How to proceed further using them in the model.

  1. Should I combine the results generated by all to meet the best? or
  2. Choosing imputed datasets which gave more accuracy?
  3. Is it a good practise to apply logistic regression, decision tree, random forest and adadboost on the imputed dataset one by one to check the best model. (Currently I am doing that)

#2

Hi @Surya1987

Do you mind sharing your code?

I too used Amelia package for missing value imputation in Loan Prediction. Since choosing ad-hoc method such as mean imputation can lead to serious biases in variances and covariance. In this case, instead of building separate model for each data set, I chose to impute the missing value in my train data set, with average of imputed values.

For example: Credit_History when gets imputed by Amelia and provide 5 different data sets. Just, average the imputed value and use it in your train data set. This will save you time. You no longer need to use different algorithms on the new data sets one by one.

Alternatively, you can also use missForest package for missing value imputation. I found it quite robust and better than amelia. missForest uses random forest trained on observed values of a data matrix to predict missing values. Like Amelia, it can be run in parallel to save computation time.

Here’s the code you can use:

missForest(data, maxiter = 10, ntree = 100, decreasing = FALSE, 
mtry = floor(sqrt(ncol(xmis))), replace = TRUE,
parallelize = c('forests'))

data - it’s a data matrix with missing values
maxiter - the maximum number of iterations to be performed. Default is 10
ntrees - number of trees to grow in each forest
mtry - no. of variables to be sampled at each node
replace - if ‘TRUE’ leads to bootstrap sampling. If ‘FALSE’ leads to sub-sampling (without replacement). It should be TRUE
parallelize - activates parallel processing. You should ‘forest’ because this data set does not have many variables. Had there been many variables, you should have used ‘variables’ instead of ‘forest’.

Thanks


#3

Thank you very much Manish. I will work on the suggestion mentioned,


#4

How to take average of imputed factor variables


#5

Hi @Surya1987

I’m working on a similar loan prediction problem and imputed the values using Amelia package. Can you tell me how you have averaged the values from the 5 datasets in R?

Thank you.


#6

Hi Manish,

Thanks for your help on this.

I have tried missForest package to impute the missing data in Train data with the following code.

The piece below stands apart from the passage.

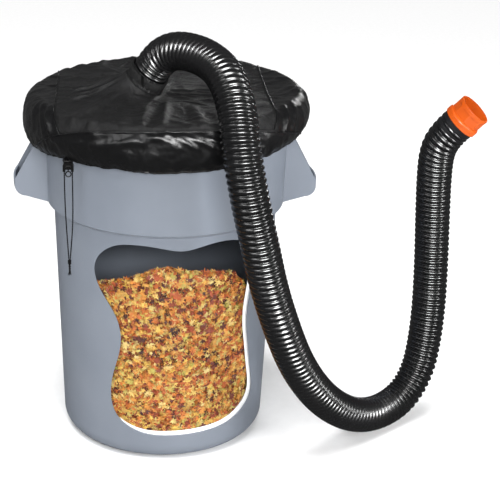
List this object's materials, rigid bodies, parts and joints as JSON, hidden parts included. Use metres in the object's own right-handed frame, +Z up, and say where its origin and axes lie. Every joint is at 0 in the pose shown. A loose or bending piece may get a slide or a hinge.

train.impute <- missForest(train, maxiter = 10, ntree = 50, decreasing = FALSE, mtry = floor(sqrt(ncol(train))), replace = TRUE, parallelize = ‘no’)

  1. R asking to change the parallelize = ‘forests’ to parallelize = ‘no’
  2. After changing parallelize = ‘no’, I am getting the following error.
    Can not handle categorical predictors with more than 53 categories.

I do understand this is because the “Loan_ID” variable is as Factor with 614 levels.

Should we convert “Loan_ID” to string? or, is there any option to select few variables and run the missForest to impute missing values rather than feeding the entire Train data? If yes, please let me know how to do that?

Thanks.

Regards,
Muthuraj. D


#7

Hi @Manish ,

Thanks for your help on this.

I have tried missForest package to impute the missing data in Train data with the following code.

train.impute <- missForest(train, maxiter = 10, ntree = 50, decreasing = FALSE, mtry = floor(sqrt(ncol(train))), replace = TRUE, parallelize = ‘no’)

R asking to change the parallelize = ‘forests’ to parallelize = 'no’
After changing parallelize = ‘no’, I am getting the following error.
Can not handle categorical predictors with more than 53 categories.
I do understand this is because the “Loan_ID” variable is as Factor with 614 levels.

Should we convert “Loan_ID” to string? or, is there any option to select few variables and run the missForest to impute missing values rather than feeding the entire Train data? If yes, please let me know how to do that?

Thanks.

Regards,
Muthuraj. D


#8

Hi dmuthuraj,

you can exclude the LoanId variable from your data set as it is just used for identification.
U can exclude this,create a new data set and run the missforest on new dataset.

new_dataSet<-mydata[-1]